There is also a student safety commission comprised of students from each of the buildings. The commission started last school year with one student from each building, and has grown this year to two or three students from each building.
“Those kids, they know the pulse of safety, and they really understand and bring a whole new perspective to what our initiatives are,” she said.
Laura Denis, the district’s director of student services, was also on hand at the meeting to talk about how students’ reactions to drills, coping strategies, empowerment and prevention.
“Our No. 1 goal is to keep everyone safe,” Denis said.
Social workers were just placed in all of the buildings on the first day of school. Plus, Michelle Whaley joined the district in the new position of mental health coordinator and was previously a social worker and behavior specialist for Indianapolis Public Schools.
On Wednesday, Duke Energy presented Noblesville Schools with a check totaling almost $10,000 in support of school health and safety.
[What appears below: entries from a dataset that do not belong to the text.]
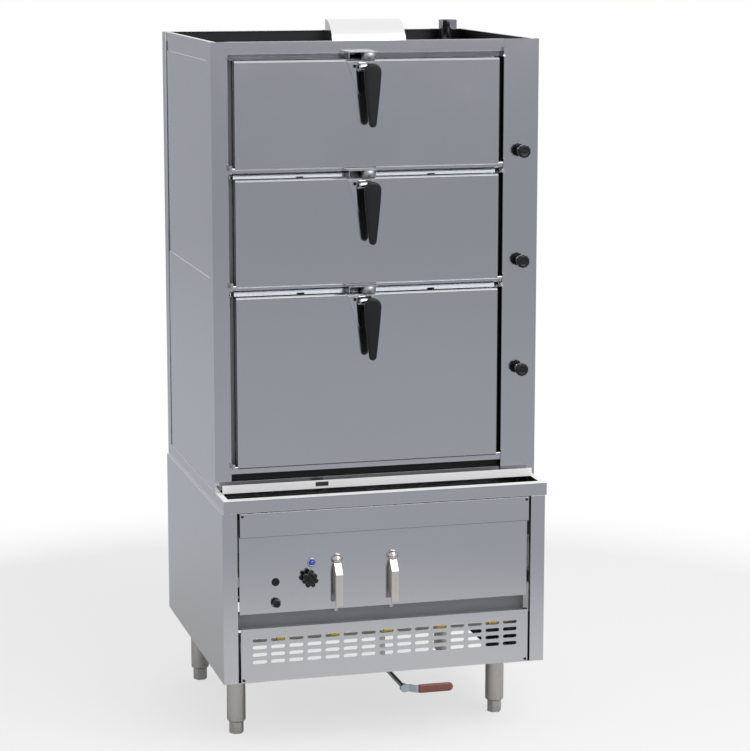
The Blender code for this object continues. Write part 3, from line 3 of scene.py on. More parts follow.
import json
import logging
import math
from collections.abc import Callable, Iterable, Sequence
from dataclasses import dataclass
from enum import Enum
from typing import ClassVar

import bmesh
import bpy
from mathutils import Matrix, Vector

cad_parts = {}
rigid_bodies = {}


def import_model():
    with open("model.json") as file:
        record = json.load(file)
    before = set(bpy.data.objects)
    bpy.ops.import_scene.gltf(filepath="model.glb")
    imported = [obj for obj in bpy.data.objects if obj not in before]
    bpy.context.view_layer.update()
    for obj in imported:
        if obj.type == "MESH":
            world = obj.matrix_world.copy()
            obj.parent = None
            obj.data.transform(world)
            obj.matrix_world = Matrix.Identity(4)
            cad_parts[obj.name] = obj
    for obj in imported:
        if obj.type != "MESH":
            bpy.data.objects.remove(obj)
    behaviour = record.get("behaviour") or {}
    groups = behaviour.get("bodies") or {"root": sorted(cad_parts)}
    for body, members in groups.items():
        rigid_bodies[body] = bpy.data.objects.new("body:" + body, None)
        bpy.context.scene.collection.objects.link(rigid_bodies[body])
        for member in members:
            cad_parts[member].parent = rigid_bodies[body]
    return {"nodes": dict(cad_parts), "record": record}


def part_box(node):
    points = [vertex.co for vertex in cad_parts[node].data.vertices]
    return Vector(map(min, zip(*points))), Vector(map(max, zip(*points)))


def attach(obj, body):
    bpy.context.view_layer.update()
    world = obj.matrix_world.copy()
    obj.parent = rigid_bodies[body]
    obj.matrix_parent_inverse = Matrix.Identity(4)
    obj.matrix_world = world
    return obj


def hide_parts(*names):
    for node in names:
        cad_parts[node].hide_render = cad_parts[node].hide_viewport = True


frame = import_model()

LOG = logging.getLogger("steam_cabinet")
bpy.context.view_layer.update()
ROOT = "cabinet"
DOORS = ("top", "middle", "bottom")
DOOR_RAILS = ("head_rail", "upper_divider_rail", "lower_divider_rail")

TINY = 1e-6
EDGE_ROUNDS = 2
EDGE_ANGLE = 35.0
SHADING_WEIGHT = 100

Colour = tuple[float, float, float]
Place = tuple[float, float, float]
Point = tuple[float, float]
Profile = tuple[Point, ...]
Ring = list[Vector]
Shape = Callable[[float], float]


class Axis(Enum):
    """Directions that a turned or drawn form is laid along."""

    RIGHT = Vector((1.0, 0.0, 0.0))
    FRONT = Vector((0.0, -1.0, 0.0))
    UP = Vector((0.0, 0.0, 1.0))

    def frame(self) -> tuple[Vector, Vector]:
        """Give the two directions across the axis."""
        if self is Axis.UP:
            return Vector((1.0, 0.0, 0.0)), Vector((0.0, 1.0, 0.0))
        if self is Axis.FRONT:
            return Vector((1.0, 0.0, 0.0)), Vector((0.0, 0.0, 1.0))
        return Vector((0.0, 1.0, 0.0)), Vector((0.0, 0.0, 1.0))


class Signal:
    """A shader output that adds, multiplies and compares like a number."""

    def __init__(self, graph: "Graph", socket: bpy.types.NodeSocket) -> None:
        """Wrap an output.

        Args:
            graph: The tree that the output belongs to.
            socket: The output itself.
        """
        self.graph = graph
        self.socket = socket

    def _join(self, operation: str, other: "Operand", swapped: bool = False) -> "Signal":
        """Combine this output with another operand.

        Args:
            operation: Name of the sum, as Math and Vector Math call it.
            other: The second operand.
            swapped: True where the other operand comes first.

        Returns:
            The output that holds the result.
        """
        first, second = (other, self) if swapped else (self, other)
        vector = self.socket.type == "VECTOR" or isinstance(other, tuple)
        kind = "ShaderNodeVectorMath" if vector else "ShaderNodeMath"
        return self.graph.node(kind, {"operation": operation}, {0: first, 1: second})

    def __add__(self, other: "Operand") -> "Signal":
        """Add."""
        return self._join("ADD", other)

    def __radd__(self, other: "Operand") -> "Signal":
        """Add to a plain number."""
        return self._join("ADD", other, True)

    def __sub__(self, other: "Operand") -> "Signal":
        """Subtract."""
        return self._join("SUBTRACT", other)

    def __rsub__(self, other: "Operand") -> "Signal":
        """Subtract from a plain number."""
        return self._join("SUBTRACT", other, True)

    def __mul__(self, other: "Operand") -> "Signal":
        """Multiply."""
        return self._join("MULTIPLY", other)

    def __rmul__(self, other: "Operand") -> "Signal":
        """Multiply a plain number."""
        return self._join("MULTIPLY", other, True)

    def __abs__(self) -> "Signal":
        """Drop the sign."""
        return self.graph.node("ShaderNodeMath", {"operation": "ABSOLUTE"}, {0: self})

    def most(self, other: "Operand") -> "Signal":
        """Give the larger of the two."""
        return self._join("MAXIMUM", other)

    def ramp(self, start: float, end: float, low: float = 0.0, high: float = 1.0) -> "Signal":
        """Turn a range of this output into a smooth step.

        Args:
            start: Value at which the step begins.
            end: Value at which it ends.
            low: Result up to the start.
            high: Result past the end.

        Returns:
            The stepped output.
        """
        return self.graph.node("ShaderNodeMapRange", {"interpolation_type": "SMOOTHSTEP"},
                               {0: self, 1: start, 2: end, 3: low, 4: high})


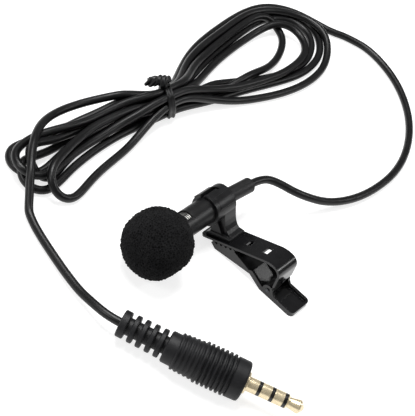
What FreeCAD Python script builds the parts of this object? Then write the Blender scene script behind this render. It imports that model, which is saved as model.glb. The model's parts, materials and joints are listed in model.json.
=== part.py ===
import FreeCAD, Part
import os, math
from FreeCAD import Vector, Rotation, Placement

# Clip-on lavalier microphone with its stored lead and 3.5 mm four-contact plug.
# Millimetres.  +X runs along the microphone from the foam towards the lead,
# +Z is up, the floor is Z = 0.  All shapes are laid out in a working frame
# whose X = 0 is the near edge of the clip's strip, then moved by (SX, SY).

# ---------------------------------------------------------------- dimensions
SX, SY = 5.9196, 10.4903        # working frame -> finished frame

TILT = 25.0                   # slope of the clip's strip above the floor, degrees
Z0 = 0.57                     # height of the strip's front lip, top face

STRIP_W = 7.5                 # strip width
STRIP_T = 0.6                 # strip thickness
BEND_R1, BEND_A1 = 7.0, 30.0  # first, slow part of the rear bend
BEND_R2, BEND_A2 = 2.4, 82.0  # second, tight part
FLAT_L = 19.4                 # straight length of the strip

PIN_U, PIN_N = 20.75, -8.35   # lever pivot, along the strip / above its top face
PIN_R = 0.50
EYE_R = 1.15
EAR_R = 1.50
PIVOT_GAP = 0.03              # radial running clearance in the lever's ears
LEVER_T = 0.5                 # lever sheet
WALL_T = 0.7                  # lever side walls

MIC_U, MIC_N = 2.3, 7.9       # microphone axis, along the strip / above its top face
BARREL_R = 3.37
BARREL_X0, BARREL_X1 = -7.4, 5.9
CAGE_X0, CAGE_X1 = -22.2, -7.4
FOAM_R, FOAM_X = 8.65, -19.6
SLEEVE_R, SLEEVE_X1 = 2.0, 16.3
FLEX_X, FLEX_A = 6.5, 5.0      # the rubber sleeve is flexed sideways by the lead from here
RING_X0, RING_X1 = -1.0, 6.4
RING_R = 4.02
RING_GAP = 0.03

CORD_D = 2.15                 # lead diameter
CORD_R = CORD_D / 2.0

PLUG_R = 1.75                 # 3.5 mm contact
GRIP_L = 17.0

c = math.cos(math.radians(TILT))
s = math.sin(math.radians(TILT))
MIC_Y = -MIC_U * c + MIC_N * s
MIC_Z = Z0 + MIC_U * s + MIC_N * c

os.makedirs("parts", exist_ok=True)
made = {}


def out(name, shape):
    """Move a solid to the finished frame and write it."""
    shape = shape.copy()
    shape.translate(Vector(SX, SY, 0))
    if shape.ShapeType == "Compound" and len(shape.Solids) == 1:
        shape = shape.Solids[0]
    assert len(shape.Solids) == 1, (name, len(shape.Solids))
    assert shape.isValid(), name
    shape.exportStep("parts/" + name + ".step")
    made[name] = shape
    b = shape.BoundBox
    print("%-18s vol %9.3f  x %.2f..%.2f  y %.2f..%.2f  z %.2f..%.2f" % (
        name, shape.Volume, b.XMin, b.XMax, b.YMin, b.YMax, b.ZMin, b.ZMax))


def xcyl(r, x0, x1, y=0.0, z=0.0):
    return Part.makeCylinder(r, x1 - x0, Vector(x0, y, z), Vector(1, 0, 0))


def mcyl(r, x0, x1):
    """Cylinder on the microphone's axis."""
    return xcyl(r, x0, x1, MIC_Y, MIC_Z)


def revolve_x(points, y=MIC_Y, z=MIC_Z):
    """Solid of revolution about the microphone's axis; points are (x, radius)."""
    w = Part.makePolygon([Vector(x, y, z + r) for x, r in points] +
                         [Vector(points[0][0], y, z + points[0][1])])
    return Part.Face(w).revolve(Vector(0, y, z), Vector(1, 0, 0), 360)


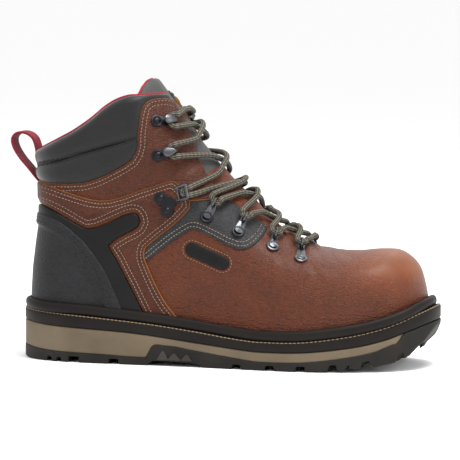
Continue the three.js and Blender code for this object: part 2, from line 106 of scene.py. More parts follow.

The funding will be used to purchase comprehensive emergency response kits for each of the district’s 15 school nurses.
The Safe Schools information night was offered through the district’s new Parent Power, a district resource for parenting challenges that will offer a series of ongoing educational opportunities throughout the school year, covering a variety of timely topics.The sessions will also be available to experience online.
The next Noblesville Schools Parent Power program is a Social Emotional Fair, from 5:30 p.m. to 7 p.m. Sept. 24 at Noblesville High School. Following a 5:30 p.m. presentation, a variety of booths will be open from 6 p.m. to 7 p.m. offering healthy ways for families to deal with everyday issues, like stress, anxiety and conflict, and pick up useful tips to use at home.
Still have questions for the superintendent? Attend the district’s next monthly Table Talk with Superintendent Niedermeyer, from 6:30 p.m. to 7:30 p.m. Sept. 12 at Noble Coffee & Tea, 933 Logan St.